┌──
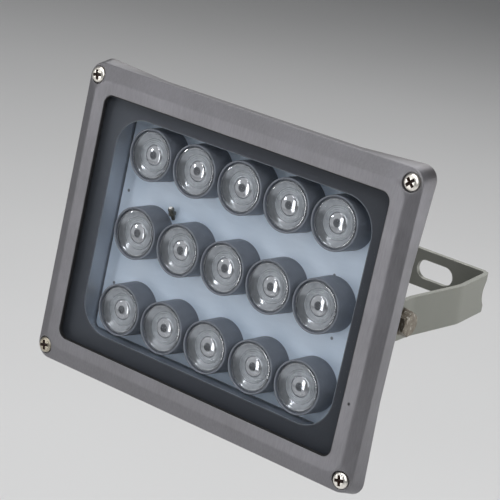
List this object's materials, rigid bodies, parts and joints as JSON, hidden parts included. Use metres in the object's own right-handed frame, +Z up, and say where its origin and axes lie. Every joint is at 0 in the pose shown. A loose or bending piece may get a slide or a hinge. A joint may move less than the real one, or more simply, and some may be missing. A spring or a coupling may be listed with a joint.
{
  "type": "infrared illuminator",
  "caption": "Wall-mounted infrared illuminator: lensed lamps behind a framed glass window in a finned cast head that tilts on two bolts in a slotted strap bracket.",
  "frame": {"origin": "centre of the bracket base's wall face, midway between the two slots", "axes": "+X along the bracket's base, to the viewer's right; +Y into the wall, so the lamps face -Y; +Z up"},
  "size_m": [0.1824, 0.1063, 0.1416],
  "materials": {
    "bracket_paint": "matte",
    "bolt_steel": "satin",
    "washer_steel": "satin",
    "head_paint": "matte",
    "screw_steel": "polished",
    "seal_rubber": "matte",
    "window_glass": "polished",
    "glass_print": "matte",
    "board_mask": "satin",
    "emitter": "gloss",
    "holder_plastic": "satin",
    "lens_clear": "gloss",
    "sensor_resin": "gloss",
    "lead_metal": "polished",
    "driver_laminate": "satin",
    "capacitor_sleeve": "gloss",
    "coil_core": "matte",
    "chip_plastic": "matte",
    "terminal_plastic": "satin",
    "lead_sheath": "satin",
    "gland_plastic": "matte"
  },
  "bodies": {
    "bracket": {"mounting_bracket": "bracket_paint"},
    "head": {"pivot_bolts": "bolt_steel", "pivot_washers": "washer_steel", "front_bezel": "head_paint", "bezel_screws": "screw_steel", "front_seal": "seal_rubber", "window_glass": "window_glass", "glass_border": "glass_print", "rear_seal": "seal_rubber", "rear_housing": "head_paint", "led_board": "board_mask", "board_screws": "screw_steel", "led_emitters": "emitter", "light_sensor": "sensor_resin", "sensor_leads": "lead_metal", "driver_board": "driver_laminate", "driver_board_screws": "screw_steel", "driver_capacitors": "capacitor_sleeve", "driver_coil": "coil_core", "driver_chips": "chip_plastic", "terminal_block": "terminal_plastic", "led_leads": "lead_sheath", "rear_cover": "head_paint", "cover_gasket": "seal_rubber", "cover_screws": "screw_steel", "gland_body": "gland_plastic", "gland_locknut": "gland_plastic", "gland_seal": "seal_rubber", "gland_nut": "gland_plastic", "lens_holder_row1_column1": "holder_plastic", "lens_holder_row1_column2": "holder_plastic", "lens_holder_row1_column3": "holder_plastic", "lens_holder_row1_column4": "holder_plastic", "lens_holder_row1_column5": "holder_plastic", "lens_holder_row2_column1": "holder_plastic", "lens_holder_row2_column2": "holder_plastic", "lens_holder_row2_column3": "holder_plastic", "lens_holder_row2_column4": "holder_plastic", "lens_holder_row2_column5": "holder_plastic", "lens_holder_row3_column1": "holder_plastic", "lens_holder_row3_column2": "holder_plastic", "lens_holder_row3_column3": "holder_plastic", "lens_holder_row3_column4": "holder_plastic", "lens_holder_row3_column5": "holder_plastic", "lens_row1_column1": "lens_clear", "lens_row1_column2": "lens_clear", "lens_row1_column3": "lens_clear", "lens_row1_column4": "lens_clear", "lens_row1_column5": "lens_clear", "lens_row2_column1": "lens_clear", "lens_row2_column2": "lens_clear", "lens_row2_column3": "lens_clear", "lens_row2_column4": "lens_clear", "lens_row2_column5": "lens_clear", "lens_row3_column1": "lens_clear", "lens_row3_column2": "lens_clear", "lens_row3_column3": "lens_clear", "lens_row3_column4": "lens_clear", "lens_row3_column5": "lens_clear"}
  },
  "joints": [
    {"name": "head_tilt", "type": "hinge", "parent": "bracket", "child": "head", "pos_m": [0, -0.065, 0], "axis": [1, 0, 0], "range_deg": [-82, 98]}
  ]
}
└──
[Task statement]
Copy every line above in which the string "hinge" shows up.

[Expected answer]
List this object's materials, rigid bodies, parts and joints as JSON, hidden parts included. Use metres in the object's own right-handed frame, +Z up, and say where its origin and axes lie. Every joint is at 0 in the pose shown. A loose or bending piece may get a slide or a hinge. A joint may move less than the real one, or more simply, and some may be missing. A spring or a coupling may be listed with a joint.
    {"name": "head_tilt", "type": "hinge", "parent": "bracket", "child": "head", "pos_m": [0, -0.065, 0], "axis": [1, 0, 0], "range_deg": [-82, 98]}